I came across an interesting scenario few days back where customer added a CUC Secondary server back to the Cluster but it was not working as it should.
Customer had two CUC servers in the cluster in a load-balanced configuration with half of the ports on unity-02(sub) and other half on unity-01(Pub). For some hardware failure the secondary failed and they had to re-build it from Scratch. The problem they were facing was that unity was not taking any calls as the first 80 ports were on unity-02 and for some reason it was not happy.
I checked the replication status first and found this:
admin:utils dbreplication runtimestate
DB and Replication Services: ALL RUNNING
Cluster Replication State: Replication status command started at: 2012-10-18-11-44
Replication status command COMPLETED 1 tables checked out of 425
Processing Table: typedberrors with 982 records
No Errors or Mismatches found.
Use ‘file view activelog cm/trace/dbl/sdi/ReplicationStatus.2012_10_23_11_44_00.out’ to see the details
DB Version: ccm7_1_2_20000_2
Number of replicated tables: 425
Cluster Detailed View from PUB (2 Servers):
PING REPLICATION REPL. DBver& REPL. REPLICATION SETUP
SERVER-NAME IP ADDRESS (msec) RPC? STATUS QUEUE TABLES LOOP? (RTMT) & details
———– ———— —— —- ———– —– ——- —– —————–
UNITY-01 x.x.0.35 0.049 Yes Connected 0 match N/A (2) PUB Setup Completed
unity-02 x.x.0.36 0.254 Yes Off-Line N/A 0 N/A (4) Setup Completed
admin:file view activelog cm/trace/dbl/sdi/ReplicationStatus.2012_10_23_11_44_00.out
SERVER ID STATE STATUS QUEUE CONNECTION CHANGED
g_unity_01_ccm7_1_2_20000_2 2 Active Local 0
I can see (4) with Secondary which means not good!

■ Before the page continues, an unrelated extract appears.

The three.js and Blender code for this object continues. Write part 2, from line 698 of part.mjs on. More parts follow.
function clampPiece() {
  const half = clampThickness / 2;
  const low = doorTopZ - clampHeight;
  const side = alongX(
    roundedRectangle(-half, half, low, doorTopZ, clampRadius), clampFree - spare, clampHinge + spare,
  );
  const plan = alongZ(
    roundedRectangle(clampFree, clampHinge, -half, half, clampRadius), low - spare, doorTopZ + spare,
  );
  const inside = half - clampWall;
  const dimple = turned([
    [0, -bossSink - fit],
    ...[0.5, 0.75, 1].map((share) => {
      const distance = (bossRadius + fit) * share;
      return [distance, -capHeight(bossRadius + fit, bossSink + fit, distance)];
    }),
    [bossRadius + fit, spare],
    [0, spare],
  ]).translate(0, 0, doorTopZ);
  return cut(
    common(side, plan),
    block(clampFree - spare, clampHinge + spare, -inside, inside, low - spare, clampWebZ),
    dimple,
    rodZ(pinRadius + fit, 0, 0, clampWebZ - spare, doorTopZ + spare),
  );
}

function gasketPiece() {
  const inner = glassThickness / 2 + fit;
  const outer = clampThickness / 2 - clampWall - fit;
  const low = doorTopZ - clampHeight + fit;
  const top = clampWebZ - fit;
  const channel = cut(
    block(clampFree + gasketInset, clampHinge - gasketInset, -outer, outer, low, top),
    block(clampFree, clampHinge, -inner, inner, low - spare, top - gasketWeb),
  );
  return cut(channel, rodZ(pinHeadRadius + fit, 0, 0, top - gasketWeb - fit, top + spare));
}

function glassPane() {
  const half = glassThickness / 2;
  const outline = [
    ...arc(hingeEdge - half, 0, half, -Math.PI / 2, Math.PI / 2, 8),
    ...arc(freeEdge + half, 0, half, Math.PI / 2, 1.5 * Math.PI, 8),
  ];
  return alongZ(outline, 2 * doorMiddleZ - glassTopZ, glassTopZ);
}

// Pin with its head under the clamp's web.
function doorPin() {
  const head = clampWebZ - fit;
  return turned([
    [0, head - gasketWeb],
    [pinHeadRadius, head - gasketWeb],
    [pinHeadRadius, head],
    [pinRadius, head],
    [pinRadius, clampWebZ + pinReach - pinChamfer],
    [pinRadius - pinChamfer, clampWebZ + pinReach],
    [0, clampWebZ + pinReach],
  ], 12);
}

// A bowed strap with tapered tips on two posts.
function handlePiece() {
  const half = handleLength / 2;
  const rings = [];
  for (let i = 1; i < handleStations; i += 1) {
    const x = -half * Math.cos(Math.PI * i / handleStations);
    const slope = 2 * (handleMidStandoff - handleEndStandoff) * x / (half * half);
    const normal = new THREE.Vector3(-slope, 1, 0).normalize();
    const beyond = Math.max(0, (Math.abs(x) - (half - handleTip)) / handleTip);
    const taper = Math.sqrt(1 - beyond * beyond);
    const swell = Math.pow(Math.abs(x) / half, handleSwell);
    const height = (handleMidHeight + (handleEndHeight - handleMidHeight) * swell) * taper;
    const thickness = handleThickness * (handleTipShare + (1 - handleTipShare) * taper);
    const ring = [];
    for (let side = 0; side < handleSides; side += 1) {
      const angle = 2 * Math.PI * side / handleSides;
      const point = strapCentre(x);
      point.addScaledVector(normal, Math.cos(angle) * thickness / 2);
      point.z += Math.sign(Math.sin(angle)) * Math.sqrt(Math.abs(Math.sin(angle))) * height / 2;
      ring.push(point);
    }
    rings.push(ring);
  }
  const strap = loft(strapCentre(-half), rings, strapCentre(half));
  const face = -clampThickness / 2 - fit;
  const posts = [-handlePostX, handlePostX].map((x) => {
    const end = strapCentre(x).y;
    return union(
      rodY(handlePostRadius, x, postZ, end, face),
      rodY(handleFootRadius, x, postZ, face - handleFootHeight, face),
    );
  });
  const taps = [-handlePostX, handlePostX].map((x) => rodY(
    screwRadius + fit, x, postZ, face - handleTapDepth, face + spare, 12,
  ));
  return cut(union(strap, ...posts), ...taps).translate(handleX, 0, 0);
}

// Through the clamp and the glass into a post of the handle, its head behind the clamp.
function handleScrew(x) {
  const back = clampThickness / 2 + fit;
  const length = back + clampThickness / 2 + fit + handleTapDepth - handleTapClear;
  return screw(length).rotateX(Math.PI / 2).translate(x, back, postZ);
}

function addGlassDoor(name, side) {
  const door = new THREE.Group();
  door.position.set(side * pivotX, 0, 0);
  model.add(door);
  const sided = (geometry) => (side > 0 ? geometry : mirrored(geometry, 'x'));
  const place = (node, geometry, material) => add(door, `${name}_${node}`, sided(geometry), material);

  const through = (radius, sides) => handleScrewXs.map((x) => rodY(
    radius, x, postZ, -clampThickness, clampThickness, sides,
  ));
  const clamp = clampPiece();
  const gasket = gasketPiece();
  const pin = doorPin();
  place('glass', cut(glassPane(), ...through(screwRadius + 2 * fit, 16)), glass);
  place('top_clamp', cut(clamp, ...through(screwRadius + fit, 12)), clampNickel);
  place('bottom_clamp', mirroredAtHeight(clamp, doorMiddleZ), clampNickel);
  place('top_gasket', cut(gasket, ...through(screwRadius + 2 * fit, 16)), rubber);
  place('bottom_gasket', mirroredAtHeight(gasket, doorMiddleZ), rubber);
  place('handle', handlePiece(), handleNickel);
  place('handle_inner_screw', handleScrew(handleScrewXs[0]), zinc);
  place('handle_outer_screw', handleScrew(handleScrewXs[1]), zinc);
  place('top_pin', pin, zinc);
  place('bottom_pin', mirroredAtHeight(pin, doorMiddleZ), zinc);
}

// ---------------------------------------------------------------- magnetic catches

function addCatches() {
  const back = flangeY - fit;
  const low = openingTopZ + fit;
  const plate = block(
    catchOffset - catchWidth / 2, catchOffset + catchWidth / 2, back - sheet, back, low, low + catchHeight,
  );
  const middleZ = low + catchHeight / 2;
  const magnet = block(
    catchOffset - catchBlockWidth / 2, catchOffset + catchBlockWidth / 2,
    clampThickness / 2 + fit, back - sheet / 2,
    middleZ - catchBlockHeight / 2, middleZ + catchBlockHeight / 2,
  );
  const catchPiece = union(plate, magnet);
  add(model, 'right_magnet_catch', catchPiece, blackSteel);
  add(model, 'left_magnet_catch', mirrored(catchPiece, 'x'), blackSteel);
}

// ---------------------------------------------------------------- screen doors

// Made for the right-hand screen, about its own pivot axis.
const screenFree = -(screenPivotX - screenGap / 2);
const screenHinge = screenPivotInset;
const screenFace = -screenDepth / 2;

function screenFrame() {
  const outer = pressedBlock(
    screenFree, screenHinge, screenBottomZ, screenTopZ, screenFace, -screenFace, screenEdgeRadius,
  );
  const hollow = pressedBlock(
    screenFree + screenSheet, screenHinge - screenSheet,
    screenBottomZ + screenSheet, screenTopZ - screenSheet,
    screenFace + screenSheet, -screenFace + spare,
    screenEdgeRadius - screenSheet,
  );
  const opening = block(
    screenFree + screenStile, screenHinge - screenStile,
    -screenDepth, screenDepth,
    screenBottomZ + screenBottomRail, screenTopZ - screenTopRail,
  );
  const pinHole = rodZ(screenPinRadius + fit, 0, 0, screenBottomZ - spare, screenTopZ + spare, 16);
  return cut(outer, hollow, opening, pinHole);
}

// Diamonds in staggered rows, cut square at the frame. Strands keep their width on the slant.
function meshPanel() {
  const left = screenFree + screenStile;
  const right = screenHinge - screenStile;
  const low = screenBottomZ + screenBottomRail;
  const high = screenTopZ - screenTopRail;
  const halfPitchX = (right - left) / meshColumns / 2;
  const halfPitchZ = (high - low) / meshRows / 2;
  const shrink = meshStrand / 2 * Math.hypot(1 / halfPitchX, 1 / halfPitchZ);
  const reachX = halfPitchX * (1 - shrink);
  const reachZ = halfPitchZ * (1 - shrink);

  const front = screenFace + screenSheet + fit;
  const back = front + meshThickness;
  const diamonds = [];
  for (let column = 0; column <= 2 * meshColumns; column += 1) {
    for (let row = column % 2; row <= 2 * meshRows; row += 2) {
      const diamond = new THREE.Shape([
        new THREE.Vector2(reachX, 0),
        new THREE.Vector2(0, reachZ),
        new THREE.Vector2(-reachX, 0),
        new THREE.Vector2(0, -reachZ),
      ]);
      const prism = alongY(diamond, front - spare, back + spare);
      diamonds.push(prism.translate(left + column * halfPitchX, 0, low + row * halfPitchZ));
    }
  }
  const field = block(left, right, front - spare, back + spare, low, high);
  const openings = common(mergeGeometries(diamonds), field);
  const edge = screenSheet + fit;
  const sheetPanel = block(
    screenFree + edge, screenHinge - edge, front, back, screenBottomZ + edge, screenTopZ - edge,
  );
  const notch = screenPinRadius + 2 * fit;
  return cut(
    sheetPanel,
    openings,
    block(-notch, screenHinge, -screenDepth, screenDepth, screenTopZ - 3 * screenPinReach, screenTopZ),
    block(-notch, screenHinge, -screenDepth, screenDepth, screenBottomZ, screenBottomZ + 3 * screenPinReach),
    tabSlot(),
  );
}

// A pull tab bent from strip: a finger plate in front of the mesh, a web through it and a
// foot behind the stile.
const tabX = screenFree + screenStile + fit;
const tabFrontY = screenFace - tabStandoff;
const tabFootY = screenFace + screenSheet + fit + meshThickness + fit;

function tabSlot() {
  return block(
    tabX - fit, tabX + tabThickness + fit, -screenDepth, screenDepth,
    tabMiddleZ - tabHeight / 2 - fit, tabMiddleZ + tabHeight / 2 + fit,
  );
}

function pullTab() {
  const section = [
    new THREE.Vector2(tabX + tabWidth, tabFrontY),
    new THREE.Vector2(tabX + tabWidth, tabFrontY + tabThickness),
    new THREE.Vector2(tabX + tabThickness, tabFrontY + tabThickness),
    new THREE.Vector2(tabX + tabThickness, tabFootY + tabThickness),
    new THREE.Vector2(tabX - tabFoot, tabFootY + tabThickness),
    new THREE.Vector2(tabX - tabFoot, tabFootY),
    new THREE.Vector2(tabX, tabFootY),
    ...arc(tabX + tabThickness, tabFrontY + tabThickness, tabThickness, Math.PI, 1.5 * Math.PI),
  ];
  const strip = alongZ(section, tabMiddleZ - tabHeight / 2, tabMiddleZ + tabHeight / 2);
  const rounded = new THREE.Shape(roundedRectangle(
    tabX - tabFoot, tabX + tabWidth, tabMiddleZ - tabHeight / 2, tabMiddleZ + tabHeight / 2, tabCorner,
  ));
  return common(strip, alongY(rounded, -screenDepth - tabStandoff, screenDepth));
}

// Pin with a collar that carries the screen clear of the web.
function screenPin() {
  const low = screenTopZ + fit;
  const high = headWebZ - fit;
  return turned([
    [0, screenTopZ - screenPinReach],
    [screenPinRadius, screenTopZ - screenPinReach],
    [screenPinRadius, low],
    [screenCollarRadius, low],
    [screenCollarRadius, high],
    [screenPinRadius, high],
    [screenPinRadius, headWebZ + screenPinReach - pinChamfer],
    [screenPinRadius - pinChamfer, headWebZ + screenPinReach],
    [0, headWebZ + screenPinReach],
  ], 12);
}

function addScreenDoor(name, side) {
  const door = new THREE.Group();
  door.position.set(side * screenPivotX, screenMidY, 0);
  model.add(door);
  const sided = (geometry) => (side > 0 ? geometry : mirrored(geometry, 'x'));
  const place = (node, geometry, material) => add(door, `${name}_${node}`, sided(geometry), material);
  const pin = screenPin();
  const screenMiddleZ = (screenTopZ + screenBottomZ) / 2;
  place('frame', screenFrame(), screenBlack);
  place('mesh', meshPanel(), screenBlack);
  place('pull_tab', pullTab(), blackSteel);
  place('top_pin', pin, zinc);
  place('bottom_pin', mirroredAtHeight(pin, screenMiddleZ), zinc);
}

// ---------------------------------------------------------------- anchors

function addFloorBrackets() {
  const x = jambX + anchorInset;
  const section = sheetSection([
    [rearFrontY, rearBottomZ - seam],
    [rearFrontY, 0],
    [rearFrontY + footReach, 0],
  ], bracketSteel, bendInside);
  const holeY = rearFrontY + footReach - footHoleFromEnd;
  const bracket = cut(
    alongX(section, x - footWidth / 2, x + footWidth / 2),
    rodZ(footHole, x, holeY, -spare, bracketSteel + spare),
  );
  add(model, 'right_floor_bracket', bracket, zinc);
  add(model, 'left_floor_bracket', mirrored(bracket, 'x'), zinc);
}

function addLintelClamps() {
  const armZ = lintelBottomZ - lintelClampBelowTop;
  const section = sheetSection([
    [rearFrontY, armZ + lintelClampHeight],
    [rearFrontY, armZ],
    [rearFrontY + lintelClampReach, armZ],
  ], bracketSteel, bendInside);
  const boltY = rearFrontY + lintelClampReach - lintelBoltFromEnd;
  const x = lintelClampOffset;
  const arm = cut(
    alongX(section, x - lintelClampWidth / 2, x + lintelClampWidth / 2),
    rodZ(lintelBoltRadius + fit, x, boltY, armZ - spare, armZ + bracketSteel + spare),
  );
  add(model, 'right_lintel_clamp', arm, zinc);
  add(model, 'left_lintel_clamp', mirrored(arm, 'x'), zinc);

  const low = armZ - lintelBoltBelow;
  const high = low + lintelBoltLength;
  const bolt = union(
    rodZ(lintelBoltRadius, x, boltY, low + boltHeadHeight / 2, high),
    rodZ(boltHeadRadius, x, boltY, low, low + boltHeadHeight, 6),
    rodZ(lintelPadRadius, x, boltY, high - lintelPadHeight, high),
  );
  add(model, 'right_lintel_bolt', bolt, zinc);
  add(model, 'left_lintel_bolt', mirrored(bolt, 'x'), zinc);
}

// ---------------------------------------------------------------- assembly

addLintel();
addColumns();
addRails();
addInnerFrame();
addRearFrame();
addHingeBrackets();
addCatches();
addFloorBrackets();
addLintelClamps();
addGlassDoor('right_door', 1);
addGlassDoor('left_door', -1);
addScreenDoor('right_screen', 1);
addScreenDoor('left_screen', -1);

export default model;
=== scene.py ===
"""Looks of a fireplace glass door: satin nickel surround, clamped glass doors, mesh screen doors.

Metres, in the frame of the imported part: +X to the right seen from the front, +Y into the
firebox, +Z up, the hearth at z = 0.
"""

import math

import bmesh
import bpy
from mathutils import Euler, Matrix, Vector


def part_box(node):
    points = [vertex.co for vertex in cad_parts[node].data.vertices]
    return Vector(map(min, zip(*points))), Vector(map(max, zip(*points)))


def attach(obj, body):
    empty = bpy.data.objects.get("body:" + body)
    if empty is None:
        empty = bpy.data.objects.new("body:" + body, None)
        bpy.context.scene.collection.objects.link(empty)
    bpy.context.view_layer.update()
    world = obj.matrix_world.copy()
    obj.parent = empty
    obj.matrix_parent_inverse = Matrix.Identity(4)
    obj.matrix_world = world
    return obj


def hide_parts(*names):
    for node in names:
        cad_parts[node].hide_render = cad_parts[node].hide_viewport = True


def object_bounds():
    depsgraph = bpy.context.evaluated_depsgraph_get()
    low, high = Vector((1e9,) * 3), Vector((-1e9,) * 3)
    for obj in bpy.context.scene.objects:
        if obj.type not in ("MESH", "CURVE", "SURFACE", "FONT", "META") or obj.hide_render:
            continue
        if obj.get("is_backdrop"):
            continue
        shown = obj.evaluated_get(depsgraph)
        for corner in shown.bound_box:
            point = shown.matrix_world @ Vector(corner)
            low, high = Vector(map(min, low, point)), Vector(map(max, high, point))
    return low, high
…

I then found Secondary server complaining about some CDR records. A little search at Cisco and I found a well known defect. Bug Id: CSCta15666 for CUC 220.127.116.1100-140.
– – –
In CDR Define logs (file list activelog /cm/trace/dbl/*)
We got exception in Cdr define
Ignoreable exception occurred will continue. Value:92
In CDR output broadcast logs (file list activelog /cm/trace/dbl/*)
Error 17 while doing cdr check, will cdr deleteTime taken to do cdr check[1.92180991173]
Exception from cdr delete e.value  e.msg[Error executing [su -c ‘ulimit -c 0;cdr delete server g_nhbl_vo_cl1fs02_ccm7_1_2_10000_16’ – informix] returned ]
The steps taken to fix this were the following:
– utils dbreplication stop all on publisher
– utils dbreplication dropadmindb on both servers
– utils dbreplication forcedatasyncsub on subscriber
– utils dbreplication reset all
– rebooted the subscriber
After this, the dbreplication was fixed.